Return exactly and only these lines: the first of the listing through the one containing "return extrude(name, wire, Vector(0, 1, 0), far".
## BEGIN Data for this exercise
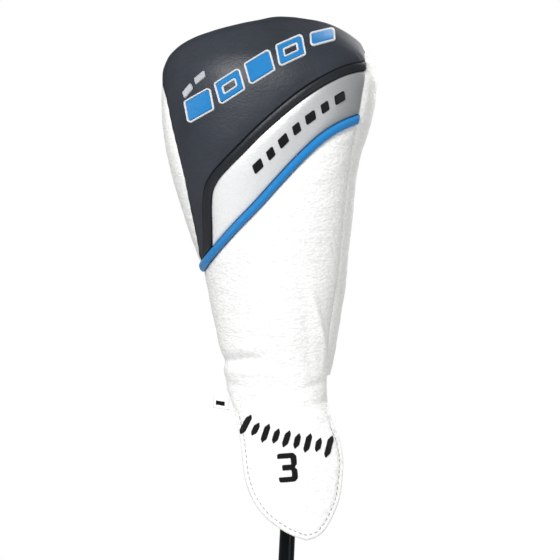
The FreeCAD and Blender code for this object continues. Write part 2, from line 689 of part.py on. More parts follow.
def region(name, *chains, far=FAR):
    """A prism along Y from a closed outline of 'smooth' and 'straight' chains of points.

    Gaps between chains, and from the last point to the first, are closed by straight edges.
    """
    def corner(point):
        return Vector(point[0], NEAR, COVER_Z + point[1])

    def straight(start, end):
        return Part.LineSegment(corner(start), corner(end)).toShape()

    edges, last, first = [], None, chains[0][1][0]
    for kind, points in chains:
        if last is not None and math.dist(last, points[0]) > 1e-6:
            edges.append(straight(last, points[0]))
        if kind == "smooth":
            curve = Part.BSplineCurve()
            curve.interpolate(Points=[corner(point) for point in points])
            edges.append(curve.toShape())
        else:
            edges += [straight(start, end) for start, end in zip(points, points[1:])]
        last = points[-1]
    if math.dist(last, first) > 1e-6:
        edges.append(straight(last, first))
    wire = Part.Wire(Part.__sortEdges__(edges))
    return extrude(name, wire, Vector(0, 1, 0), far - NEAR)


def shifted(points, distance):
    """The line moved sideways by distance, to the left of its direction."""
    moved = []
    for i, (x, z) in enumerate(points):
        before, after = points[max(i - 1, 0)], points[min(i + 1, len(points) - 1)]
        run_x, run_z = after[0] - before[0], after[1] - before[1]
        size = math.hypot(run_x, run_z)
        moved.append((x - distance * run_z / size, z + distance * run_x / size))
    return moved


def above_line(name, line, toe_points, heel_z):
    """The region over a line that runs heel to toe, closed by way of toe_points."""
    return region(name, ("smooth", line),
                  ("straight", toe_points + [(-140, 200), (80, 200), (80, heel_z)]))


def above_hem(name, low):
    return region(name, ("straight", [(-120, low), (120, low + HEM_RISE), (120, 220),
                                      (-120, 220)]))


def hem_rows(name, low, high):
    """A slanting strip parallel to the hem."""
    return region(name, ("straight", [(-120, low), (120, low + HEM_RISE),
                                      (120, high + HEM_RISE), (-120, high)]))


def half_space(name, far):
    """A block from the leaning plane that parts the cover's front half to y = far."""
    def plane_y(z):
        return -12.0 + (160.0 - z) * 7.0 / 240.0

    corners = [Vector(-150, y, COVER_Z + z) for y, z in (
        (plane_y(-200), -200), (plane_y(200), 200), (far, 200), (far, -200))]
    return extrude(name, Part.makePolygon(corners + corners[:1]), Vector(1, 0, 0), 300)


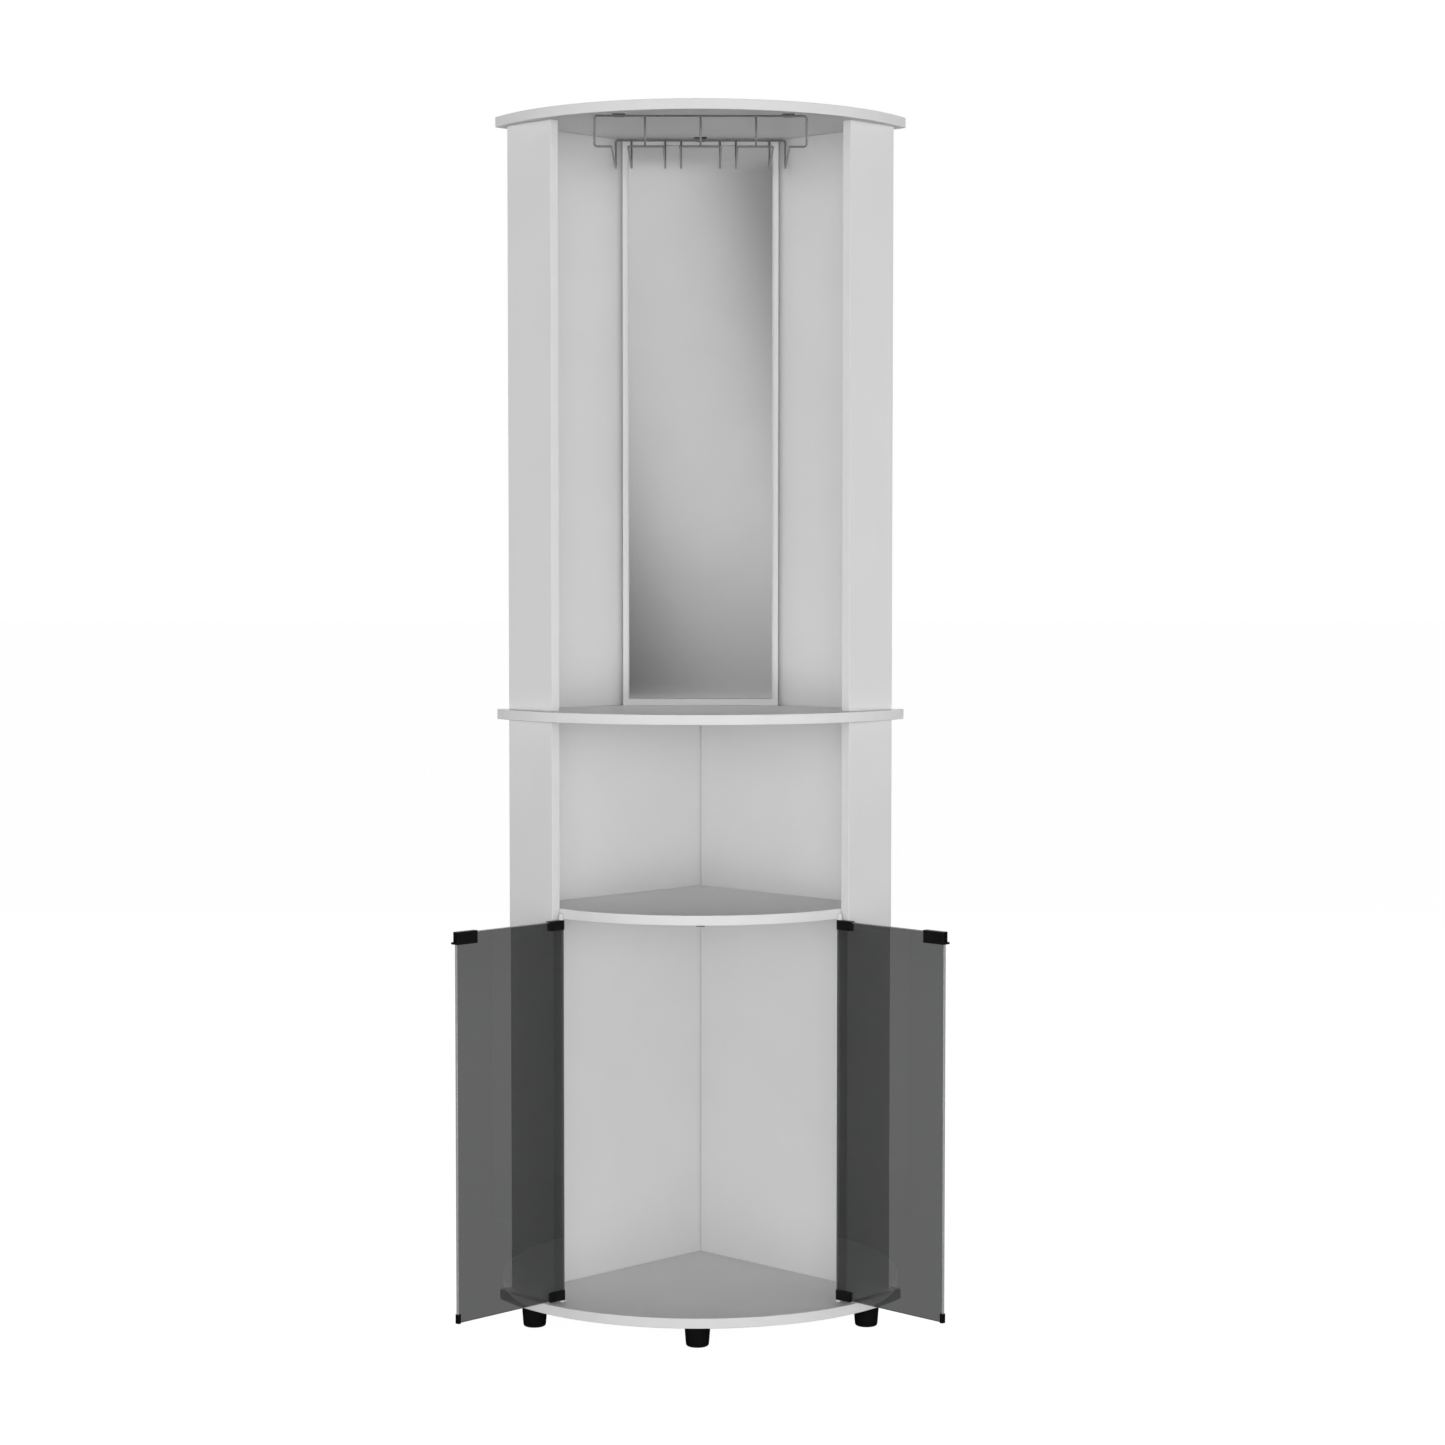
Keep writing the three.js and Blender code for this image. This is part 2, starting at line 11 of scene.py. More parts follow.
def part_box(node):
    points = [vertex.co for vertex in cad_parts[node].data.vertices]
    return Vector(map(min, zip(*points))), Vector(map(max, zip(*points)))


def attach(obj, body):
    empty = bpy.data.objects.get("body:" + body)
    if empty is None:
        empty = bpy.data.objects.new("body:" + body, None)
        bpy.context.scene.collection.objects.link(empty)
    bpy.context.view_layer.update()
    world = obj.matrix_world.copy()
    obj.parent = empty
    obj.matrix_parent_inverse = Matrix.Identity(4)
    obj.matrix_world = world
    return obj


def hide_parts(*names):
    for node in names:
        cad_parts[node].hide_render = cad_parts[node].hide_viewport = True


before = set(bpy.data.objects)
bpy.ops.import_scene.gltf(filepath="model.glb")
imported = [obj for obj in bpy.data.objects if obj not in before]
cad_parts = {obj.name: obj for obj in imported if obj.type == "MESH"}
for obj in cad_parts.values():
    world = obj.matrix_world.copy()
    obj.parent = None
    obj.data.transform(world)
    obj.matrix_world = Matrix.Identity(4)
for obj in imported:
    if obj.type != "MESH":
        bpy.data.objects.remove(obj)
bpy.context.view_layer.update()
## END Data for this exercise
▸ Reply:
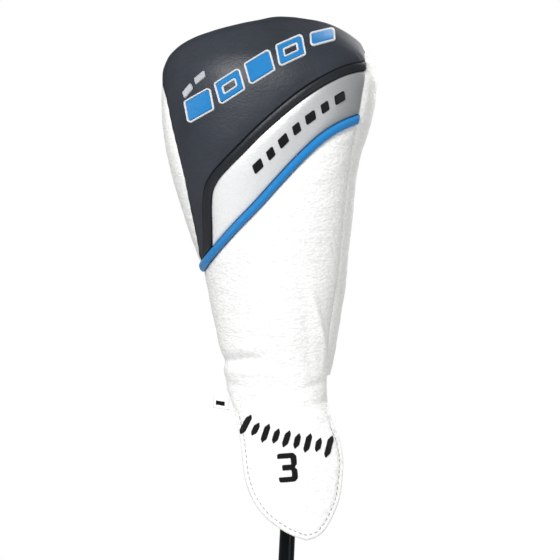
The FreeCAD and Blender code for this object continues. Write part 2, from line 689 of part.py on. More parts follow.
def region(name, *chains, far=FAR):
    """A prism along Y from a closed outline of 'smooth' and 'straight' chains of points.

    Gaps between chains, and from the last point to the first, are closed by straight edges.
    """
    def corner(point):
        return Vector(point[0], NEAR, COVER_Z + point[1])

    def straight(start, end):
        return Part.LineSegment(corner(start), corner(end)).toShape()

    edges, last, first = [], None, chains[0][1][0]
    for kind, points in chains:
        if last is not None and math.dist(last, points[0]) > 1e-6:
            edges.append(straight(last, points[0]))
        if kind == "smooth":
            curve = Part.BSplineCurve()
            curve.interpolate(Points=[corner(point) for point in points])
            edges.append(curve.toShape())
        else:
            edges += [straight(start, end) for start, end in zip(points, points[1:])]
        last = points[-1]
    if math.dist(last, first) > 1e-6:
        edges.append(straight(last, first))
    wire = Part.Wire(Part.__sortEdges__(edges))
    return extrude(name, wire, Vector(0, 1, 0), far - NEAR)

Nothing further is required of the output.